Three of the Bumpas daughters married and moved to Texas with their husbands; Emily and Douglas H. Stockton II were among them. Several years after James died, Sarah also decided to move to Texas where she lived with her daughter Harriet and William Chappell in Washington County. General Sam Houston was a neighbor and close friend who spent many evenings in this home talking with Wm. Chappell and "Mother Bumpas" (Sarah) about the problems of the Union and Texas' threat to secede. Sam was very opposed to the 1861 secession of Texas.

Carlyn Ring in For Bitters Only, 1980, considers Stockton's Port Wine Bitters bottles to be scarce.

Bill and Betty Wilson in 19th Century Medicine in Glass, 1971, state that William W. Stockton learned the wholesale liquor and wine business as a young man, working in his father's store in Santa Clara, Ca. When he inherited the business in 1882, he expanded the liquor department and sold the bitters on a local scale for a few years before giving sole agency to the large wholesale grocery house of Albert Man & Co. in San Francisco.
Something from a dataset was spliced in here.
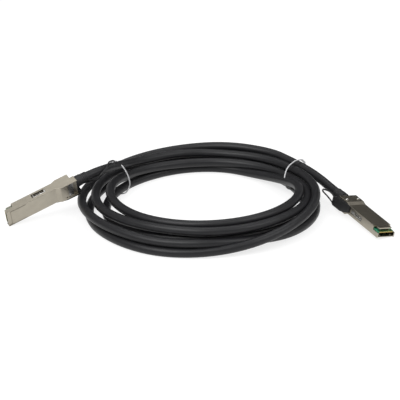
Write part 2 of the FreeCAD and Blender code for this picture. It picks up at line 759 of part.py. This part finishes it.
def cable_coil():
    """The wound bundle's outer shape, one closed ring on the floor."""
    body = new_body("cable_coil")
    inner = "coil_inner_radius"
    outer = "coil_outer_radius"
    half = "cable_diameter / 2"
    profile = [(inner + " + cable_diameter", "0"), (outer + " - " + half, "0"), (outer, half),
               (outer, "cable_diameter"), (outer + " - coil_shoulder", "cable_diameter + coil_shoulder"),
               (outer + " - 1.8 * coil_shoulder", "coil_height - 1"),
               (outer + " - 2.6 * coil_shoulder", "coil_height"), (inner + " + " + half, "coil_height"),
               (inner, "coil_height - " + half), (inner, "cable_diameter")]
    revolve(body, "y", profile, "V_Axis")
    centre = from_coil((0, 0, 0))
    body.Placement = FreeCAD.Placement(centre, FreeCAD.Rotation())
    return body


# Each tie: angle round the coil, and its course in the upright plane there (radius, height).
TIE_COURSE = {
    "left": (152.0, [(78.5, 3.0), (78.5, 20.0), (82.0, 30.0), (93.0, 33.0), (104.0, 29.0), (114.5, 16.0),
                     (114.5, 3.5), (108.0, 0.65), (86.0, 0.65)]),
    "right": (30.0, [(78.5, 3.0), (78.5, 18.0), (83.0, 27.5), (95.0, 27.8), (107.0, 25.5), (114.5, 15.0),
                     (114.5, 3.5), (108.0, 0.65), (86.0, 0.65)]),
}


def tie(hand):
    """A coated wire tie closed round the bundle, its two ends twisted together."""
    angle, course = TIE_COURSE[hand]
    turn = math.radians(angle)
    points = [from_coil((r * math.cos(turn), r * math.sin(turn), z)) for r, z in course]
    loop = tube(points, size("tie_wire"), closed=True, sides=6)
    out = FreeCAD.Vector(math.cos(turn), math.sin(turn), 0.25).normalize()
    knot = points[len(points) // 2] - out * 0.3
    tail_ring = section_at(knot, out, 1.6 * size("tie_wire"), 6)
    tail = Part.Face(tail_ring).extrude(out * size("tie_tail"))
    return coded("tie_" + hand, loop.fuse(tail).removeSplitter())


# ---------------------------------------------------------------- build

SUB_PARTS = (bottom_shell, top_shell, circuit_board, contact_pads, memory_chip, capacitors, wire_pairs,
             shield_ferrule, strain_relief, latch_slider, shell_rivets, pull_tab)


def rest_height(shapes, rotation):
    """How high the plug's origin stands when its lowest corner is on the floor."""
    lowest = 0.0
    for shape in shapes:
        for vertex in shape.Vertexes:
            lowest = min(lowest, rotation.multVec(vertex.Point).z)
    return -lowest


def build_plug(end):
    parts = [make(end) for make in SUB_PARTS]
    parts += [return_spring(end, hand) for hand in ("left", "right")]
    doc.recompute()
    rotation = FreeCAD.Rotation(*YAW_PITCH_ROLL[end])
    base = from_coil(NOSE_FROM_COIL[end] + (0,))
    base.z = rest_height([part.Shape for part in parts], rotation)
    placement = FreeCAD.Placement(base, rotation)
    for part in parts:
        part.Placement = placement
    return parts, placement


def build_all():
    nodes = []
    for end in ("a", "b"):
        parts, placement = build_plug(end)
        nodes += parts
        nodes.append(cable_lead(end, placement))
    nodes.append(cable_coil())
    nodes += [tie(hand) for hand in ("left", "right")]
    return nodes


nodes = build_all()
doc.recompute()
for item in doc.Objects:
    if "Invalid" in item.State or "Error" in item.State:
        raise RuntimeError("%s is in state %s" % (item.Label, item.State))
os.makedirs("parts", exist_ok=True)
for node in nodes:
    shape = node.Shape
    if shape.isNull() or not shape.isValid() or not shape.Solids:
        raise RuntimeError("%s has no sound shape" % node.Label)
    shape.exportStep("parts/%s.step" % node.Label)
    print(node.Label, len(shape.Solids), "solids", round(shape.Volume, 1), "mm3")
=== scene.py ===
import json
import math

import bpy
from mathutils import Euler, Matrix, Vector


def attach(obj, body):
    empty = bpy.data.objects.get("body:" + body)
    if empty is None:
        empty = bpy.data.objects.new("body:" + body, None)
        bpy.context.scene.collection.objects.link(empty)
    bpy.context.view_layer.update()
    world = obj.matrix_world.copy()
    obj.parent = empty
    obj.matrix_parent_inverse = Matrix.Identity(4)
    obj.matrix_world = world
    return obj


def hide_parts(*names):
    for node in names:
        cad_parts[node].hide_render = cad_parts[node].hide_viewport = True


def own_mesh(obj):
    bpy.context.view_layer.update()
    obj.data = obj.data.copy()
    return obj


# A direct attach copper cable: one jacketed twinaxial cable wound into a tied coil, with a
# pluggable connector on each end. Metres, +Z up, floor at z = 0.

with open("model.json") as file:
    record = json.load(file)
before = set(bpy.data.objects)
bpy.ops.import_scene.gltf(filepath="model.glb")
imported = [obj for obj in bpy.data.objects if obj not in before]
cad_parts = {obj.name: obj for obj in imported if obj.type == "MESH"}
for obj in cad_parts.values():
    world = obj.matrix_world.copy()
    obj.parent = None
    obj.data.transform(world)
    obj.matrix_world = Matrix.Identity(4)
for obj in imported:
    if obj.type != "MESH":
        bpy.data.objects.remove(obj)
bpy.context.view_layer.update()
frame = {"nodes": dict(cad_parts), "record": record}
BODY = "cable_and_plugs"

MM = 0.001
CABLE = 8.35 * MM
COIL_CENTRE = Vector((5.03 * MM, 21.35 * MM, 0.0))


# ------------------------------------------------------------------ where the two plugs lie

def plug_matrix(nose, yaw, pitch, roll):
    """The plug's own frame: x from nose to rear, z through the lid."""
    turn = Euler((math.radians(roll), math.radians(pitch), math.radians(yaw)), "XYZ").to_matrix()
    return Matrix.Translation(COIL_CENTRE + Vector(nose) * MM) @ turn.to_4x4()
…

They distributed it more widely, but the brand was never a good seller. In 1887, Stockton moved to San Francisco, where he suffered a series of setbacks due to illness, and operated a small cordials manufactory for a while. He died in 1900. Frank R. Quinn of the San Francisco public Library could find no additional information. The Santa Clara Co. Historical Genealogical Society wrote the N.H. Stockton and his brother Stephenson Pernell Stockton both had established vineyards in Santa Clara Co. They did not know which was the father of William W. Stockton.
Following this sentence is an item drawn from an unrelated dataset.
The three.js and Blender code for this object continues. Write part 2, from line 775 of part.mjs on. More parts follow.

Stockton's Port Wine Bitters Stockton Drug Co., Stockton, Cal.

They did find that Stephenson P. Stockton was born in 1830 in Alabama. Douglas Hayden II and Emily had 9 children, all born in Lawrenceburg, Tenn., from 1820 through 1836, but no sons with initials N.H. or S.P.

The Stockton-San Joaquin County Library supplied information about the Stockton Drug Company. Peter H. Dentoni (1879-1937) and Joseph M. Campodonico (1876-?) founded the store on November 23, 1906. My bottle is bimal, which is evidence that the drugstores used bimal embossed prescription bottles well into this century. Mr. Campodonico's Central Pharmacy in San Francisco had been burned out by "the fire of 1906", probably meaning at the time of the devastating earthquake there on April 18, 1906. My father was born the next day in Texas, and that's how I remember the date of the earthquake. The last Stockton City Directory entry for the company went out of business of changed its name after that time. The address given was N.E. Cor. Main and Sutter St. They were listed as wholesale and retail.

Stockton was named by its founder, Captain Charles M. Weber, in honor of Commodore Robert Stockton of the U.S. Navy, and was chartered as a city in 1850.

My wife's great-great-great-grandfather on her father's side was Adlai Osborne (1744-1815). This same individual was also the presidential candidate Adlai E. Stevenson's great-great-great-uncle. My wife's father is very strongly republican and was not particularly impressed when we told him about this relationship.